Adapun yang pertama yaitu dana modal kerja BP Tapera yang diberikan pemerintah melalui APBN 2018 sebesar Rp2,5 triliun yang diperuntukkan untuk pemenuhan biaya operasional berbagai program serta investasi BP Tapera.

Selanjutnya yang kedua, berasal dari Dana aset dari Badan Pertimbangan Tabungan Perumahan Pegawai Negeri Sipil (Bapertarum-PNS) yang dialihkan ke BP Tapera pada 2018 sebesar Rp11,88 triliun.
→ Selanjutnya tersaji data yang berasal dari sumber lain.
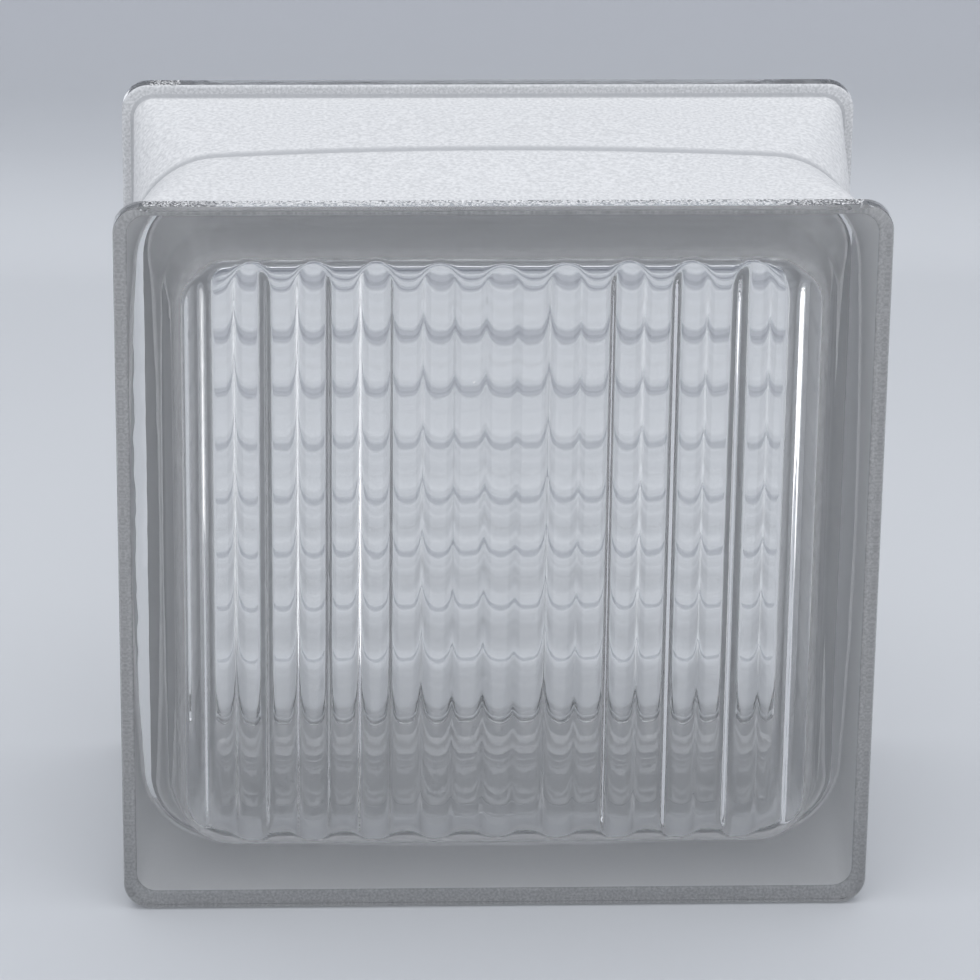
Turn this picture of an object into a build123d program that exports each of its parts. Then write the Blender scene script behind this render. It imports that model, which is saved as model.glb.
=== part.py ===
from build123d import *
import math
import os

# A hollow glass block for walls, standing on one edge as in the photo.
# Two pressed glass halves are fused face to face, and the edge between them has a thin white coating.
# Millimetres. The origin is under the middle of the block, +Z is up and the front face looks along -Y.

# Block, outside
block_width = 190.0
block_depth = 100.0
lip_depth = 6.0
lip_corner_radius = 7.0
face_edge_rounding = 1.5
lip_back_rounding = 0.8

# Channel round the edge, between the two lips
shoulder_inset = 3.4
shoulder_corner_radius = 5.0
seam_side_inset = 4.1
seam_bow = 1.8
seam_corner_radius = 21.0
rim_rounding = 0.8
rim_steps = 2

# Hollow inside, where the wall bends once on its way from the seam to the pane
pane_thickness_in_flutes = 7.0
wall_thickness_at_seam = 2.5
wall_bend_depth = 16.5
wall_taper_to_bend = 4.6
wall_taper_to_pane = 4.05
hollow_corner_radius = 17.0
hollow_corner_radius_at_pane = 13.0
pane_fillet = 9.3

# Ribs on the inside of each pane, one rib on the middle line
rib_pitch = 15.5
rib_height_at_middle = 2.2
rib_height_at_sides = 2.95
ribs_to_full_height = 2

# White coating in the channel
coating_thickness = 0.3
coating_rim_rounding = 0.5

# Sizes that follow from the ones above
half_width = block_width / 2
half_depth = block_depth / 2
shoulder_depth = half_depth - lip_depth
pane_plane_depth = half_depth - pane_thickness_in_flutes
seam_half_width = half_width - seam_side_inset
hollow_width_at_seam = 2 * (seam_half_width - wall_thickness_at_seam)
hollow_width_at_bend = hollow_width_at_seam - 2 * wall_taper_to_bend
hollow_width_at_pane = hollow_width_at_bend - 2 * wall_taper_to_pane
ribs_each_side = math.ceil(hollow_width_at_pane / 2 / rib_pitch)
block_middle = (0, 0, half_width)

# Each half is drawn from the seam outwards: x across its ribs, y along them, z towards its pane.
front_seam = Plane(origin=block_middle, x_dir=(1, 0, 0), z_dir=(0, -1, 0))
back_seam = Plane(origin=block_middle, x_dir=(0, 0, 1), z_dir=(0, 1, 0))


def bowed_square(plane, half_size, bow, corner_radius):
    """Draw on the plane a square whose sides bow outwards in the middle and run into round corners."""
    side_end = half_size - corner_radius
    with BuildSketch(plane) as outline:
        with BuildLine():
            for turn in range(4):
                spin = Rotation(0, 0, 90 * turn)
                side_start = (spin * Pos(half_size, -side_end)).position
                side_middle = (spin * Pos(half_size + bow, 0)).position
                corner_start = (spin * Pos(half_size, side_end)).position
                corner_end = (spin * Pos(side_end, half_size)).position
                side = ThreePointArc(side_start, side_middle, corner_start)
                TangentArc(corner_start, corner_end, tangent=side % 1)
        make_face()
    return outline.sketch


def channel_outlines(seam_plane, side, growth, rim_rounding):
    """Draw the channel's outlines from the lip to the seam: the last ones round off the rim."""
    shoulder_width = 2 * (half_width - shoulder_inset + growth)
    with BuildSketch(seam_plane.offset(side * shoulder_depth)) as shoulder:
        RectangleRounded(shoulder_width, shoulder_width, shoulder_corner_radius + growth)
    outlines = [shoulder.sketch]
    for step in range(rim_steps + 1):
        angle = math.radians(90 * step / rim_steps)
        height = rim_rounding * (1 - math.sin(angle))
        shift = growth - rim_rounding * (1 - math.cos(angle))
        outlines.append(
            bowed_square(
                seam_plane.offset(side * height),
                seam_half_width + shift,
                seam_bow,
                seam_corner_radius + shift,
            )
        )
    return outlines


def channel_body(seam_plane):
    """Make the glass of one half between its lip and the seam, still without its hollow."""
    with BuildPart() as body:
        loft(channel_outlines(seam_plane, 1, 0, rim_rounding), ruled=True)
    return body.part


def rib_height(number):
    """Height of one rib, counted from the middle: the middle ribs are pressed softer."""
    share_of_way = min(abs(number) / ribs_to_full_height, 1)
    return rib_height_at_middle + (rib_height_at_sides - rib_height_at_middle) * share_of_way


def rib_flank(number, side):
    """Draw one flank of a rib: a round crest, running without a corner into a round flute."""
    crest_x = number * rib_pitch
    height = rib_height(number)
    crest = (crest_x, pane_plane_depth - height)
    turning_point = (crest_x + side * rib_pitch / 4, pane_plane_depth - height / 2)
    flute = (crest_x + side * rib_pitch / 2, pane_plane_depth)
    TangentArc(crest, turning_point, tangent=(side, 0))
    TangentArc(flute, turning_point, tangent=(-side, 0))


def fluted_hollow(seam_plane):
    """Make the hollow of one half, with the ribs of its pane left standing in it."""
    pane_plane = seam_plane.offset(pane_plane_depth)
    across_ribs = Plane(origin=seam_plane.origin, x_dir=seam_plane.x_dir, z_dir=-seam_plane.y_dir)
    outermost_flute = (ribs_each_side + 0.5) * rib_pitch
    with BuildPart() as hollow:
        with BuildSketch(seam_plane):
            RectangleRounded(hollow_width_at_seam, hollow_width_at_seam, hollow_corner_radius)
        with BuildSketch(seam_plane.offset(wall_bend_depth)):
            RectangleRounded(hollow_width_at_bend, hollow_width_at_bend, hollow_corner_radius)
        with BuildSketch(pane_plane):
            RectangleRounded(hollow_width_at_pane, hollow_width_at_pane, hollow_corner_radius_at_pane)
        loft(ruled=True)
        pane_face = hollow.faces().filter_by(Axis.Y).sort_by(Axis(seam_plane.origin, seam_plane.z_dir))[-1]
        fillet(pane_face.edges(), pane_fillet)
        with BuildSketch(across_ribs):
            with BuildLine():
                for number in range(-ribs_each_side, ribs_each_side + 1):
                    rib_flank(number, -1)
                    rib_flank(number, 1)
                Polyline(
                    (-outermost_flute, pane_plane_depth),
                    (-outermost_flute, half_depth),
                    (outermost_flute, half_depth),
                    (outermost_flute, pane_plane_depth),
                )
            make_face()
        extrude(amount=half_width, both=True, mode=Mode.SUBTRACT)
    return hollow.part


def pressed_half(seam_plane):
    """Make one pressed half: a flat pane with a lip round it, and the walls down to the seam."""
    hollow = fluted_hollow(seam_plane)
    outwards = Axis(seam_plane.origin, seam_plane.z_dir)
    with BuildPart() as half:
        with BuildSketch(seam_plane.offset(shoulder_depth)):
            RectangleRounded(block_width, block_width, lip_corner_radius)
        extrude(amount=lip_depth)
        lip_faces = half.faces().filter_by(Axis.Y).sort_by(outwards)
        fillet(lip_faces[-1].edges(), face_edge_rounding)
        fillet(half.faces().filter_by(Axis.Y).sort_by(outwards)[0].edges(), lip_back_rounding)
        add(channel_body(seam_plane))
        add(hollow, mode=Mode.SUBTRACT)
    return half.part


def coated_channel():
    """Make the solid that fills the channel from lip to lip, out to the coating's surface."""
    front_outlines = channel_outlines(front_seam, 1, coating_thickness, coating_rim_rounding)
    back_outlines = channel_outlines(front_seam, -1, coating_thickness, coating_rim_rounding)
    with BuildPart() as filled:
        loft(front_outlines + back_outlines[-2::-1], ruled=True)
    return filled.part


# Front half, with upright ribs
with BuildPart() as front_half:
    add(pressed_half(front_seam))

# Back half, the same pressing turned a quarter, so that its ribs lie level
with BuildPart() as back_half:
    add(pressed_half(back_seam))

# Coating
with BuildPart() as edge_coating:
    add(coated_channel())
    add(channel_body(front_seam), mode=Mode.SUBTRACT)
    add(channel_body(back_seam), mode=Mode.SUBTRACT)

# Files
front_half.part.label = "front_half"
back_half.part.label = "back_half"
edge_coating.part.label = "edge_coating"
os.makedirs("parts", exist_ok=True)
export_step(front_half.part, "parts/front_half.step")
export_step(back_half.part, "parts/back_half.step")
export_step(edge_coating.part, "parts/edge_coating.step")
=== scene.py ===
import math

import bpy
import numpy as np
from mathutils import Matrix, Vector


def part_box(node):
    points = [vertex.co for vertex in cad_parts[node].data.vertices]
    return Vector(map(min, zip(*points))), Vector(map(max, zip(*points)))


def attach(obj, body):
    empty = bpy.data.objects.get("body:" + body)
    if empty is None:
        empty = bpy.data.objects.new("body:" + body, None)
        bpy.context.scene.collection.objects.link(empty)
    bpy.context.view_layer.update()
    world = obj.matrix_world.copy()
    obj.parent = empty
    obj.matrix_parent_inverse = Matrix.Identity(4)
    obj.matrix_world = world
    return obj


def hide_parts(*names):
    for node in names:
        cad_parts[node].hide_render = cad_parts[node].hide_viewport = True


# Glass block: the looks. Metres, in the frame of the CAD model.
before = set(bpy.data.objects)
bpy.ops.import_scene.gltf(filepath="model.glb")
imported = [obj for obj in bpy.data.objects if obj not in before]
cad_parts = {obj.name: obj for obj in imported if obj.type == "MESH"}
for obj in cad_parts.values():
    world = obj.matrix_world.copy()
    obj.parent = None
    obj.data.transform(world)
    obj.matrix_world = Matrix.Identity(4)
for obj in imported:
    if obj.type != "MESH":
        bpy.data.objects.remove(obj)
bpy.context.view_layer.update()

# Sizes of the block, as in part.py
low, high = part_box("front_half")
half_width = (high.x - low.x) / 2
middle_height = (high.z + low.z) / 2
half_depth = -low.y
lip_depth = 0.006
lip_corner_radius = 0.007
face_edge_rounding = 0.0015
lip_back_rounding = 0.0008
shoulder_inset = 0.0034
shoulder_corner_radius = 0.005
shoulder_fillet = 0.0009
seam_side_inset = 0.0041
seam_bow = 0.0018
seam_corner_radius = 0.021
rim_rounding = 0.0008
pane_thickness = 0.007
wall_thickness_at_seam = 0.0025
wall_bend_depth = 0.0165
wall_taper_to_bend = 0.0046
wall_taper_to_pane = 0.00405
hollow_corner_radius = 0.017
hollow_corner_radius_at_pane = 0.013
pane_fillet = 0.0093
rib_pitch = 0.0155
rib_height_at_middle = 0.0022
rib_height_at_sides = 0.00295
ribs_to_full_height = 2
rib_end_blend = 0.0005

# White coating: its grain, and its groove along the seam
coating_thickness = 0.0003
coat_grain = 0.00004
groove_depth = 0.00035
groove_half_width = 0.0011

# Stray paint
drop_height = 0.00004
drop_sink = 0.00002
smallest_drop = 0.0002
largest_drop = 0.0005
drop_corners = 6
drop_crowding = 1.2
drops_on_front_lip = 2600
drops_on_back_lip = 150
painted_half_width = 0.0875
back_patch_end = -0.080
pane_speck_x = -0.0071
pane_speck_z = 0.1445

# Sizes that follow
shoulder_depth = half_depth - lip_depth
pane_depth = half_depth - pane_thickness
seam_half = half_width - seam_side_inset
shoulder_half = half_width - shoulder_inset
channel_start = shoulder_depth - shoulder_fillet
hollow_half_at_seam = seam_half - wall_thickness_at_seam
hollow_half_at_bend = hollow_half_at_seam - wall_taper_to_bend
hollow_half_at_pane = hollow_half_at_bend - wall_taper_to_pane
hollow_corner_middle = hollow_half_at_pane - hollow_corner_radius_at_pane
wall_angle = math.atan2(wall_taper_to_pane, pane_depth - wall_bend_depth)
pane_flat_half = hollow_half_at_pane - pane_fillet * math.tan((math.pi / 2 - wall_angle) / 2)

# How finely the surfaces are divided
hollow_steps_across = 340
hollow_steps_along = 70
hollow_crowding = 0.8
ribbed_patch_end = 45
fillet_steps = 5
wall_steps = 6
outer_steps = 48
face_rounding_steps = 6
lip_rounding_steps = 4
channel_steps = 24
corner_steps = 14
coat_steps = 140
coat_steps_to_groove = 35
coat_steps_in_groove = 13
coat_fillet_steps = 4
smooth_coat_rings = 7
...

Lantaran Bapertarum-PNS berhenti beroperasi karena terbitnya UU 4/2016 yang kemudian fungsinya dilanjutkan oleh BP Tapera.
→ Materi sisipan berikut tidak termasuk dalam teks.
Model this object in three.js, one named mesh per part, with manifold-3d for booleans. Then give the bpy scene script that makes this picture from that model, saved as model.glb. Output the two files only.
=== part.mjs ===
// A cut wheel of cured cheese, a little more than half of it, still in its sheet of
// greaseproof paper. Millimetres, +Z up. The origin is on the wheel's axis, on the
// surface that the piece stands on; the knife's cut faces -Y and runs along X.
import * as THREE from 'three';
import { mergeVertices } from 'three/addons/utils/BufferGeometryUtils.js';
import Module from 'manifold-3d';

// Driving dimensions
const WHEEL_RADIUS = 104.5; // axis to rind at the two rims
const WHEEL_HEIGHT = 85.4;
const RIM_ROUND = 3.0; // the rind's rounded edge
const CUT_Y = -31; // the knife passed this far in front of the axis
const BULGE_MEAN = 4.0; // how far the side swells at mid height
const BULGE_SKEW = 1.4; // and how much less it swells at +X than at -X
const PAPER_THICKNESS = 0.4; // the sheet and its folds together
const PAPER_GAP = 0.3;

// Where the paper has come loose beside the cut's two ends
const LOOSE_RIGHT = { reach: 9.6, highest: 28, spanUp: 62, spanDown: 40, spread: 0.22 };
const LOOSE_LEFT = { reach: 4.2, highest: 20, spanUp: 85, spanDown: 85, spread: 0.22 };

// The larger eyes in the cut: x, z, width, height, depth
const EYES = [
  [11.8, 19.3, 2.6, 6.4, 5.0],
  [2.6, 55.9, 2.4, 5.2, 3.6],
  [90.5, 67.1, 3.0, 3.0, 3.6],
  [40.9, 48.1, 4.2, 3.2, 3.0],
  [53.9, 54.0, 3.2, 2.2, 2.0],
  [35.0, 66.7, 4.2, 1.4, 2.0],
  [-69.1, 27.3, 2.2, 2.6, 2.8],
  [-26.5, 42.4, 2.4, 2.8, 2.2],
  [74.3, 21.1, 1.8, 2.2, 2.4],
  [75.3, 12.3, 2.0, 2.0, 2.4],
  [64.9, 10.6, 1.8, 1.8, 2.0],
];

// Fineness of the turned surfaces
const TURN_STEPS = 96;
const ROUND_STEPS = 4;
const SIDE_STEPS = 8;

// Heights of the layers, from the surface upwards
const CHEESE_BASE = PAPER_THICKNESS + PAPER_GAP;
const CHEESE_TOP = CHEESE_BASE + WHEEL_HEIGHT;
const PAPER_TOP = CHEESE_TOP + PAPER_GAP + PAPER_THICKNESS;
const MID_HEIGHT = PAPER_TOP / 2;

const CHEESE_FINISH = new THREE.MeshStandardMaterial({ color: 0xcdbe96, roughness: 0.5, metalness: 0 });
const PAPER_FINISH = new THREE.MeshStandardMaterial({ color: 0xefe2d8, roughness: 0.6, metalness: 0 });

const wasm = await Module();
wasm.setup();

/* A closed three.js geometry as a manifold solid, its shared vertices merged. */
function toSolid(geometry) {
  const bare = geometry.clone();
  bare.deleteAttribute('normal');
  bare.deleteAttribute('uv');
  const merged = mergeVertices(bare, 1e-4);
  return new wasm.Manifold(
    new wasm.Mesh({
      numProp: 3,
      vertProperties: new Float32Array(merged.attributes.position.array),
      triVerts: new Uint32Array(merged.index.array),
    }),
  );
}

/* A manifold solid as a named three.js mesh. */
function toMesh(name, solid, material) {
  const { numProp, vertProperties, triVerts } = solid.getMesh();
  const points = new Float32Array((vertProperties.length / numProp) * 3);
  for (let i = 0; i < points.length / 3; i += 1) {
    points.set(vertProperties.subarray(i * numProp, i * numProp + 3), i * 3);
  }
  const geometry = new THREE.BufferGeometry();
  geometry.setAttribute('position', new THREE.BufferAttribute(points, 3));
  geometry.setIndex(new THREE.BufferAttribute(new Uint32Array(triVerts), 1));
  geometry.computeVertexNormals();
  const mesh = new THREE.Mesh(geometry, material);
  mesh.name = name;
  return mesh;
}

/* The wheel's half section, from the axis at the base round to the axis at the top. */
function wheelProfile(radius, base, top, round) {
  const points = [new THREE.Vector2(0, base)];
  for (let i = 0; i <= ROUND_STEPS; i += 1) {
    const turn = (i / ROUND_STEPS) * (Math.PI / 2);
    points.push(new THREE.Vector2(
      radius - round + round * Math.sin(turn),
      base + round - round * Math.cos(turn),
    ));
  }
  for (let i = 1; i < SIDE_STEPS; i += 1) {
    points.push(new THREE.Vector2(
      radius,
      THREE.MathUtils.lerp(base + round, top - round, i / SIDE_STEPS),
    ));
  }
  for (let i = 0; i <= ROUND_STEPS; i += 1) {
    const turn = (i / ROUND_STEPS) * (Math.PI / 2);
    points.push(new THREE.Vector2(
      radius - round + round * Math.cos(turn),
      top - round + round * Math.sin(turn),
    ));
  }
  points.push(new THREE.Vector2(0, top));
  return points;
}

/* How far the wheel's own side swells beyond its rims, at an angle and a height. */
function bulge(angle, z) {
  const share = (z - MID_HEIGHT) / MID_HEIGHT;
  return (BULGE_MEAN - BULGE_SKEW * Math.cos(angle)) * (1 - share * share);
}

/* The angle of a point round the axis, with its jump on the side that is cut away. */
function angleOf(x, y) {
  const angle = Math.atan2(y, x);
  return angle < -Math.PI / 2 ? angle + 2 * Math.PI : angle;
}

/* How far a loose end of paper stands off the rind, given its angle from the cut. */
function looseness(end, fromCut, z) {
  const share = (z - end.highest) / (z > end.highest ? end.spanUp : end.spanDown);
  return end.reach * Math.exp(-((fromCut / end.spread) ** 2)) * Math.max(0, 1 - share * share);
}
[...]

“Dana peserta aparatur negeri sipil (ASN) eks Bapertarum-PNS saat ini belum dilanjutkan karena Peraturan Menteri Keuangan (PMK) belum dikeluarkan,” jelas Saiful.

Kemudian ketiga yaitu sejak 2010 hingga kuartal I 2024, total dana Fasilitas Likuiditas Pembiayaan Perumahan (FLPP) yang diterima oleh BP Tapera mencapai Rp105,2 triliun.

“Justru yang terjadi adalah APBN setiap tahun, paling tidak sampai 2024, mengalokasikan sebagian dari investasi FLPP (ke BP Tapera), yang diharapkan bisa dirasakan manfaatnya oleh masyarakat berpenghasilan rendah (MBR) dalam bentuk rumah murah,” ujar dia.

Menurut Saiful, Pemerintah justru membantu menambah dana untuk memenuhi ketersediaan perumahan melalui skema FLPP.

"Sementara Tapera, simpanan masuk by NIK by Address dan historical dari masing-masing dana tersebut," tuturnya.

Dana yang dihimpun oleh BP Tapera akan dimanfaatkan untuk memberikan kemudahan Kredit Pemilikan Rumah (KPR) Tapera atau Kredit Bangun Rumah (KBR) Tapera bagi masyarakat yang belum memiliki rumah.

Sementara bagi masyarakat peserta Tapera yang telah memiliki rumah, bisa mengambil tabungannya saat usia pensiun.

Saiful menambahkan, Pemerintah masih memiliki beberapa program fiskal lainnya untuk mengatasi persoalan backlog rumah.

Seperti, Peraturan Menteri Keuangan (PMK) nomor 120/2023 tentang insentif Pajak Pertambahan Nilai atas Rumah Tapak dan Satuan Rumah Susun yang Ditanggung Pemerintah (PPN DTP) sebesar 50 persen hingga 100 persen untuk hunian dengan harga jual tertinggi Rp5 miliar.

Kemudian, dalam Peraturan Menteri PUPR Nomor 11 Tahun 2023 terkait pemberian Bantuan Biaya Administrasi (BBA) senilai Rp4 juta per rumah untuk masyarakat berpenghasilan rendah (MBR).

Selain itu, ada dukungan rumah bagi masyarakat miskin melalui bantuan Rumah Sederhana Terpadu (RST), yakni insentif fiskal sebesar Rp20 juta yang pemberiannya dikoordinasikan oleh Kementerian Sosial.